Lot 9. Frame featuring Captain haddock, dropped from album of Prisoners of the Sun, but present in the 1947 magazine edition (it was dropped presumably because it was the first frame of the strip that week, and as such it basically repeats the content of the previous week's last frame - which is Haddock and Snowy in the rowing boat, hearing the gun shots from aboard The Pachacamac which ends p.8 of the album; it also is visually very similar to the frame which follows the sequence of the Captain trying to row the boat, where he sees Tintin in the water, so my feeling is that Hergé felt it added little or nothing to the flow of the book). This single frame sold for €20,000.

Lot 10. Frame featuring Captain Haddock, dropped from album of Prisoners of the Sun; it ran in the magazine version, and comes from the scene now on p.50, where it would have fallen just before Haddock finds the old newspaper in his pocket. This sold for €21,250.
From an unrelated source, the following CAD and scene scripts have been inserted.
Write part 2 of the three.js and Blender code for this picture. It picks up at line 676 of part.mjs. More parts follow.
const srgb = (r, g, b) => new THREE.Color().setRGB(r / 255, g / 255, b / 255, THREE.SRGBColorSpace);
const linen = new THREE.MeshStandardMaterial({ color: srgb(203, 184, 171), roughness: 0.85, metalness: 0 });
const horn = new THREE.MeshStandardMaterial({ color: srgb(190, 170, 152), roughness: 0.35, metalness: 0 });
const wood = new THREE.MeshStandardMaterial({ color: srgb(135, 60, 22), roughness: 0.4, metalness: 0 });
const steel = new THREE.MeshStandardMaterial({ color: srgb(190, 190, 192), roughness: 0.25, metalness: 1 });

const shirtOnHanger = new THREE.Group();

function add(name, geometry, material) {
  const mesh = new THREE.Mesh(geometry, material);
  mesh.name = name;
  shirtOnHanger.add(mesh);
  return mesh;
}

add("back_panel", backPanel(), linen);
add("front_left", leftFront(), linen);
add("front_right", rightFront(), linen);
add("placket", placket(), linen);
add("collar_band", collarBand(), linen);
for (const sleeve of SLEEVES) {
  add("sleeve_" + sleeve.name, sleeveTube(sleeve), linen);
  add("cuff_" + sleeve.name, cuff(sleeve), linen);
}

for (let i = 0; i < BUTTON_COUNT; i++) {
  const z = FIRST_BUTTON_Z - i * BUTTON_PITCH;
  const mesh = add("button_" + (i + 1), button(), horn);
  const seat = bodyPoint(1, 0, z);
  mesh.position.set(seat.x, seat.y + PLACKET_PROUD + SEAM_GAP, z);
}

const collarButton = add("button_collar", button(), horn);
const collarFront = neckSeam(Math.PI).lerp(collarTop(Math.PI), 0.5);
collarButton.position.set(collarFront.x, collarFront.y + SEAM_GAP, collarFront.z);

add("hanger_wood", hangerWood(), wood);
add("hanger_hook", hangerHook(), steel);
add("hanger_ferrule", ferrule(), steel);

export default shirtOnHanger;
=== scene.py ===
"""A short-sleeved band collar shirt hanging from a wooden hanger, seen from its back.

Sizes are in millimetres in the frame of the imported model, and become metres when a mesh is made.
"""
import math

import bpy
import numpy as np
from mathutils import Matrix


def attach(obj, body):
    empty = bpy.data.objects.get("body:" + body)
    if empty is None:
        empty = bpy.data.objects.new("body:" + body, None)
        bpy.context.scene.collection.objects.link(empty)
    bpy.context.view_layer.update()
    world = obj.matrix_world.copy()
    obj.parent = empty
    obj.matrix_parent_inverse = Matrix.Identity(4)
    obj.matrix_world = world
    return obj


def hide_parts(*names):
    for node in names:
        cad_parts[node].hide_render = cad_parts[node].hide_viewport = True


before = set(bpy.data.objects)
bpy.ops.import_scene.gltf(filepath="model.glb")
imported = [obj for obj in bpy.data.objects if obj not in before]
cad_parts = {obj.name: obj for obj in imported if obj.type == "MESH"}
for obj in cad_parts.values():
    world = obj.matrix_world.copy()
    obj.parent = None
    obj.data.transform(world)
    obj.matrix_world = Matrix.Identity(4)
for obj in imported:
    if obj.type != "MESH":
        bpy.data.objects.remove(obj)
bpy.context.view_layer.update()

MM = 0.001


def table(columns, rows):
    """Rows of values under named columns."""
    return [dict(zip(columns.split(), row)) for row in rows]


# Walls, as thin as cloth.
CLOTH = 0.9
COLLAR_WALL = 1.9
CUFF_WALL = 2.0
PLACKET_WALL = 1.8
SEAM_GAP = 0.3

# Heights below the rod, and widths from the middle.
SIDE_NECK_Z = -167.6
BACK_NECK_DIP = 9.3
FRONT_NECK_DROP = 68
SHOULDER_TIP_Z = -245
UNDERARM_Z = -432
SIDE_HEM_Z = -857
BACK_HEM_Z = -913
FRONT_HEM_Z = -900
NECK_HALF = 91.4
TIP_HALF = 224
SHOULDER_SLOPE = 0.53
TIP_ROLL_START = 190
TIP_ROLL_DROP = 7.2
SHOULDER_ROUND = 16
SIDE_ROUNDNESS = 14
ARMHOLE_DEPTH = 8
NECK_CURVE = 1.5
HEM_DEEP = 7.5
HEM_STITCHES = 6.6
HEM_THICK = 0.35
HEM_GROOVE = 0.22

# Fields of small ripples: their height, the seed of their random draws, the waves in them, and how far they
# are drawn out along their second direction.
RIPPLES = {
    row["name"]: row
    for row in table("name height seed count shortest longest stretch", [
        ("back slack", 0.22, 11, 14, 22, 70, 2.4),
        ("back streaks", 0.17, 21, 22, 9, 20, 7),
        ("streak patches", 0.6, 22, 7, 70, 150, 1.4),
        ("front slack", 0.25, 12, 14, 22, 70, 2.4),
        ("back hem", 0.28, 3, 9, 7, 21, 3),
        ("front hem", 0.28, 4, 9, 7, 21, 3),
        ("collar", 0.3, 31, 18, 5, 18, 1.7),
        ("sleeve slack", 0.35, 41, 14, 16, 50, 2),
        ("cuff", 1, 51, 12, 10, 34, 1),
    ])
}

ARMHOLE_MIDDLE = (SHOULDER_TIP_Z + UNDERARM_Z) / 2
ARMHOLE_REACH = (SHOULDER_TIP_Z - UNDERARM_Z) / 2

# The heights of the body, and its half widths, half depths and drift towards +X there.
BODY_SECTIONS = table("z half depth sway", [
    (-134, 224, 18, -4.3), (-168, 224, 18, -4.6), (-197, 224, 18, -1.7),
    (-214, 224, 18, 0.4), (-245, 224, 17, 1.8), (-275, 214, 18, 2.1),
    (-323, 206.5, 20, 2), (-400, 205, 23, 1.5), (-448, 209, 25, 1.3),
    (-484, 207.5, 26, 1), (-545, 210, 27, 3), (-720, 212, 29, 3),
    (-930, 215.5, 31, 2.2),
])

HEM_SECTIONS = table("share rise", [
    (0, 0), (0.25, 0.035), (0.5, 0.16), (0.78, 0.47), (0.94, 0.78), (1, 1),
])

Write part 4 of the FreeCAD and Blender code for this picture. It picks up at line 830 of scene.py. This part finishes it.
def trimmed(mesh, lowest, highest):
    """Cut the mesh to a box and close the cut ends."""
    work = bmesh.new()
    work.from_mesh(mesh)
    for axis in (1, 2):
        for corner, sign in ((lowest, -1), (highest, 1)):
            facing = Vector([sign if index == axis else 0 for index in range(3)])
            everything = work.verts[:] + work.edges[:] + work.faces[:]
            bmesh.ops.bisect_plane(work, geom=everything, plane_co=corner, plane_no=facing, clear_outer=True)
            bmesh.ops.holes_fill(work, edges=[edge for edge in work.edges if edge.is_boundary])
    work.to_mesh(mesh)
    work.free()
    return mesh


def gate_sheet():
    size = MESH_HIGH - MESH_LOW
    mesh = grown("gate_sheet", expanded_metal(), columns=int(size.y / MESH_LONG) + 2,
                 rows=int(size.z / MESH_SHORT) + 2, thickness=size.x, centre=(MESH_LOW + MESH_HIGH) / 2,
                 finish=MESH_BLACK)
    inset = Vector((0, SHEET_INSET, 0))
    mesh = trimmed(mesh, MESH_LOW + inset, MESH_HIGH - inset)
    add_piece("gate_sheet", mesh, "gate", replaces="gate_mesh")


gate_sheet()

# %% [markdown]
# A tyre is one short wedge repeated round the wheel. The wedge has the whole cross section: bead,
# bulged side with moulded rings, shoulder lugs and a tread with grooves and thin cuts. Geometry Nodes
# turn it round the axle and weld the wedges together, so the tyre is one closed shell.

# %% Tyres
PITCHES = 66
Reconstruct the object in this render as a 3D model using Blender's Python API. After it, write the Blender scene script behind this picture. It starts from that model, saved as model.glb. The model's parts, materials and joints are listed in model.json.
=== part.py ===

Other notable items which were to be found in the earlier general comics sale, were a page of Asterix and the Laurel Wreath, to be personally dedicated to the buyer by Uderzo, and sold without commissions or premiums to the auctioneers, proceeds for the benefit of victims of the Charlie Hebdo shootings, which achieved €181,500; and the pen and ink art for p.8 of E.P. Jacobs's Blake and Mortimer classic, The Yellow 'M', which set new record for the artist's work with a staggering €205,500 price tag.

So there were many highs amongst the lows!

It may be fair to say that the sale was not the runaway success with which Christies might have been said to have opened up the Franco-Belgian/ European comics market to America that they had hoped for, but with several millions of euros in the coffers it was a lucrative event by anyone's measure.

It's also important to bear in mind that the art is what matters, and the price tag is not validation of an artist's true value, or indicative of how good it is, so while events like this and the recent Sotheby's sale have given a shot of publicity to the marketplace, let's just sit back and admire the quality over the financial issues.